O’CONNOR: You mean there is a mild, but very strong, deep underlying questioning in this?
FRYE: Yes.
O’CONNOR: But it’s not questioning that’s looking for a formula. It’s looking for further connections.
FRYE: Further connections, and, essentially, in the long run, for the right to keep on repeating the question. The context of the question may be new each time, but the new situation leads to the reformulation of the question, rather than to the brand-new which is there for all time once discovered.
O’CONNOR: [Suggests that Frye’s idea that leisure or play is just as important as work is given contemporary expression in phrases such as “do your own thing” and in sensitivity training, but that these fail to bring things together, to relate things, or to recognize coincidences. He then asks whether the “myths” of work and play are as important to older people as to the young.]
FRYE: Oh, I think they must be, yes. As one goes on, one begins to recognize that the relationship of work to play is perhaps very closely connected with the relationship of content to form. That is, I have to make a speech at a convocation tomorrow, and the occasion of the convocation is play. It’s a “let’s pretend” occasion, but at the same time I’m serious about what I want to say, and I work at the speech. And so the seriousness of the work goes into the content, of which the form is really a “let’s pretend,” dramatic, ritualistic form. And I think that the cult of “doing one’s own thing” is analogous to the rather facile and rather irresponsible formalism in the arts which tends to erode the sense of seriousness or responsibility in the arts.

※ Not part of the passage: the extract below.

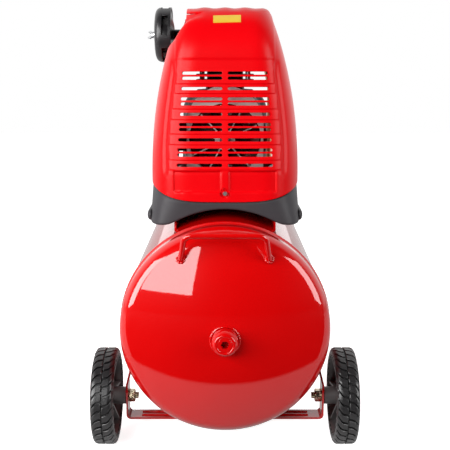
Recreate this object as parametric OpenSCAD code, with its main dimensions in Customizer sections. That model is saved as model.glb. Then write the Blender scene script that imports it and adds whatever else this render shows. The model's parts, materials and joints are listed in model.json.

O’CONNOR: Do you mean that it says there can be form without any content at all?
FRYE: Well, there’s the attempt to develop a form without relation to content, that is, to make the whole activity one of pure play.
O’CONNOR: Now looking for pattern and exploring pattern is of course content, is it not?
FRYE: Well, looking for pattern could be a way of looking for similarities in form.
O’CONNOR: So that becomes then content.
[O’Hara, Tansey, Going, and O’Connor thank Frye, and good-byes are exchanged.]